Une étude du BEP a montré que la santé est le cinquième secteur le mieux représenté dans la région namuroise en nombre d’employeurs et d’employés.  » L’idée s’appuie aussi sur la présence d’acteurs majeurs du secteur (hôpitaux, mutualités, universités et centres de recherche, entreprises de pointe) et la volonté affichée de la Ville de se positionner, en tant que smart city, sur les nouveaux modes de vie urbains « , ajoute Renaud Degueldre.

Care-YS pourrait accueillir des activités comme l’accompagnement de la personne âgée à domicile, son autonomie, la domotique, la santé nutritionnelle ou encore l’e-santé. Les partenaires potentiels sont les mutualités, les hôpitaux, les associations de soins et d’assistance aux personnes, mais aussi les universités comme l’UNamur, Gembloux Agro Bio Tech et l’UCL qui développe un projet de test  » grandeur nature  » à Louvain-la-Neuve sur les services, outils et usages à développer autour du vieillissement de la population.

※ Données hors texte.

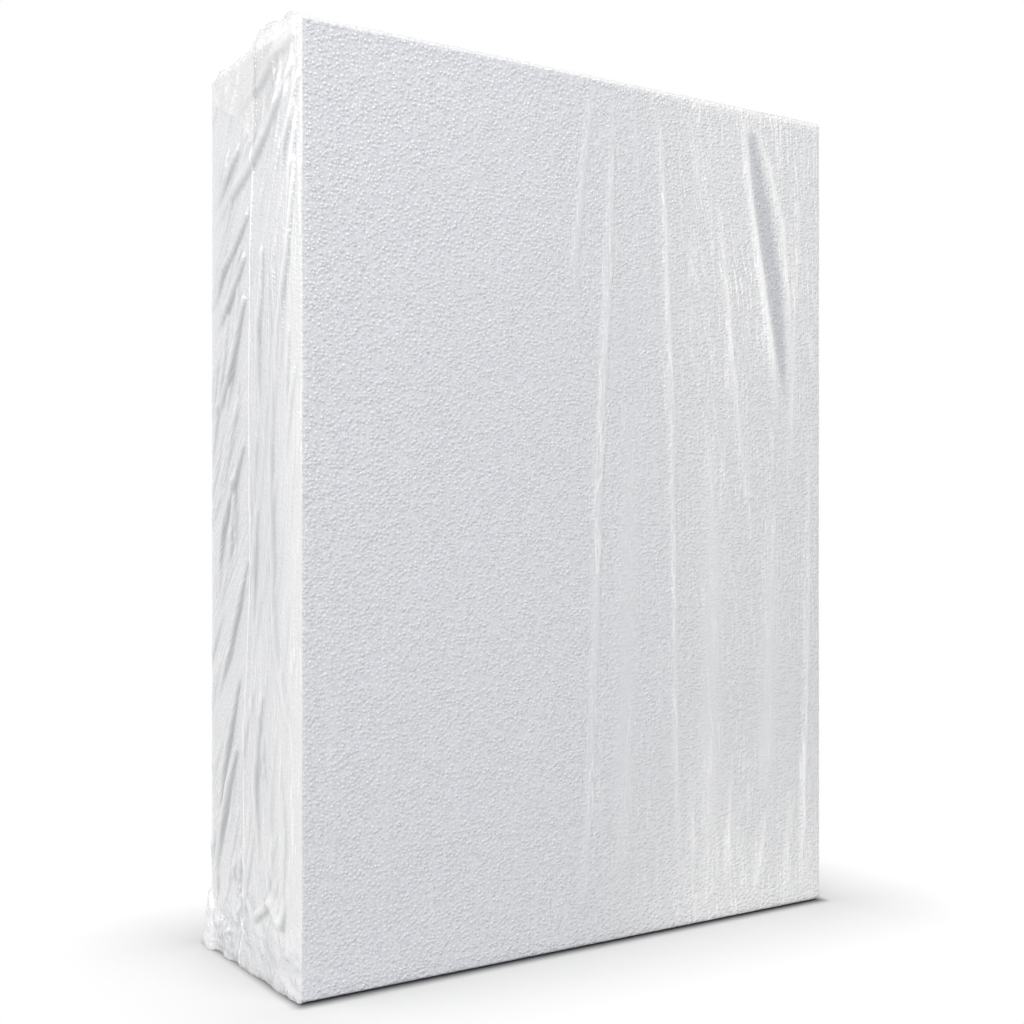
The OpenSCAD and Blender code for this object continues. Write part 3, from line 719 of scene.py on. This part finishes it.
@dataclass
class FilmBag:
    """The clear bag: a tube of film round the slab, closed over its top and folded in under it.

    The gap is the film's distance from the slab, the mouth the length folded in under it, the bend
    how far a fold's rounding reaches and the layer the distance from one ply to the next. The painted
    shadow offset is how far a fold of the left side throws its painted shade on the film beside it,
    forwards and down.
    """

    slab_low: Vector
    slab_high: Vector
    gap: float = 0.0005
    mouth: float = 0.085
    bend: float = 0.0022
    layer: float = 0.0004
    crease_angle: float = 1.2
    painted_shadow_offset: tuple[float, float] = (0.0034, 0.0024)
    ear_hang: float = 0.80
    ear_hang_loss: float = 0.36
    ear_slack: float = 0.017
    weld_rise: float = 0.0007
    weld_half: float = 0.0014
    weld_slant: float = 0.4
    top_slack: float = 0.0009
    paper_gap: float = 0.0003
    finish: ClearPolythene = field(default_factory=ClearPolythene)

    def __post_init__(self) -> None:
        """Works out the film's own sizes from the slab's."""
        span = self.slab_high - self.slab_low
        self.wide = span.x + 2 * self.gap
        self.deep = span.y + 2 * self.gap
        self.high = span.z + self.gap + UNDER_GAP
        self.foot = self.slab_low.z - UNDER_GAP
        self.girth = 2 * (self.wide + self.deep)
        self.length = self.mouth + self.high + self.deep / 2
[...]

Outre la commercialisation du parc, l’objectif est aussi de mener une politique orientée Silver Economy, l’économie dédiée au troisième âge, inspirée d’autres projets à l’étranger comme Silver Normandie à Colombelles, Silver Valley à Ivry-sur-Seine, en France, ou encore le projet Mutua Terrassa, en Espagne. Le parc devrait permettre la création à terme de 350 emplois pour un coût approximatif de sept millions d’euros. L’installation des premières entreprises sur le zoning de Care-YS est prévue pour 2020.

Ce nouveau parc économique viendra compléter l’offre de zonings namurois. Les parcs industriels de Naninne et Rhines sont saturés. Très atypique, il risque de devenir un modèle de zonings pensés comme des quartiers intégrés à la ville. C’est toute l’ambition de Care-YS : petit, incorporé à son environnement et hyperspécialisé.  » On est habitué à installer des zonings de 50 à 100 hectares, voire davantage. Avant, on prenait des terres agricoles et on les transformait en parc d’activité économique en en rassemblant le plus possible, sans étudier de cohérence particulière « , reconnaît Renaud Degueldre.